I voted down the ones that got a single "1." "Starving," struck me as a little silly, since you can go without food for a lot longer than ten days, so the narrator seems a little whiney. If you changed that to 'Going without water for ten days,' then I'd have to read the next line to find out if 1. The narrator was human, or 2. the narrator or her circumstances are special, or 3. You don't know anything about biology. *laugh* Michael's temper tantrum isn't interesting in and of itself... I'd want to know what inspired it in order to decide if I wanted to bother with another whiney teenager/child. "Dust motes" was prettily descriptive, but belongs in the middle of a scene-setting paragraph, not at the story's beginning. I don't want to read a story about dust motes. I want to read about people. Tell me about them first.

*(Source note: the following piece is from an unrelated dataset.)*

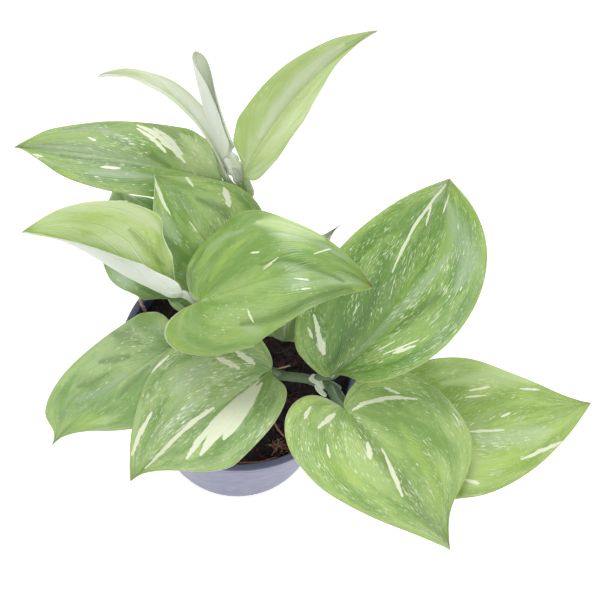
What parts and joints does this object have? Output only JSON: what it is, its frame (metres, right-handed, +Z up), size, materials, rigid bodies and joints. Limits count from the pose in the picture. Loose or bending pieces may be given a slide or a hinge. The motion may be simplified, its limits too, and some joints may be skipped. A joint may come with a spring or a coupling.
{
  "type": "potted rubicon scindapsus",
  "caption": "Young variegated aroid house plant with broad heart-shaped leaves on short vines, standing in the soil of a round tapered nursery pot.",
  "frame": {"origin": "middle of the pot's flat underside", "axes": "+Z up, -Y towards the side the plant is pictured from"},
  "size_m": [0.2988, 0.22, 0.2083],
  "materials": {
    "pot": "satin moulded plastic",
    "soil": "coarse peat and bark",
    "vine": "smooth green stem",
    "leaf_dark": "satin dark green leaf with cream flecks",
    "leaf_lime": "satin lime green leaf with cream flecks",
    "leaf_silvery": "satin silvery young leaf",
    "root": "dry fibrous root",
    "stick": "dry twig"
  },
  "bodies": {
    "root": {"pot": "pot", "soil": "soil", "vine_front": "vine", "vine_left": "vine", "vine_rear": "vine", "leaf_centre": "leaf_lime", "leaf_right_tall": "leaf_dark", "leaf_front_right": "leaf_lime", "leaf_right": "leaf_lime", "leaf_front": "leaf_dark", "leaf_front_left": "leaf_dark", "leaf_upper_left": "leaf_dark", "leaf_middle": "leaf_dark", "leaf_top_right": "leaf_lime", "leaf_top_left": "leaf_silvery", "leaf_furled": "leaf_silvery", "leaf_left_boat": "leaf_lime", "leaf_rear_left": "leaf_dark", "leaf_rear_right": "leaf_dark", "root_rim": "root", "root_curved": "root", "root_tuft": "root", "stick": "stick"}
  },
  "joints": []
}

"Self-respect" was just too pithy. It sounds too generation-y.

"World news..." I couldn't decide if the reason it should be interesting was that it was misspelled, and so of course couldn't be the reason why anyone did something right.

"Ground beneath her cheek" is a sleeper good opener. I didn't realize until much later that it had potential, probably because of the clause on its end, which softens the impact of the engaging part. I'd chop the sentence before the clause, and then work the clause into a new sentence, if it were me.

The god line and the bullet line have been done before, but they're so nicely phrased I'd be willing to see if the author had something new to tell me about them.

Date: 2003-10-15 07:02 am (UTC)
From: [identity profile] koogrr.livejournal.com
Um, was 1 the best and 10 the worst? I think my results are flipped. The sentence I liked the most I gave a 10 to.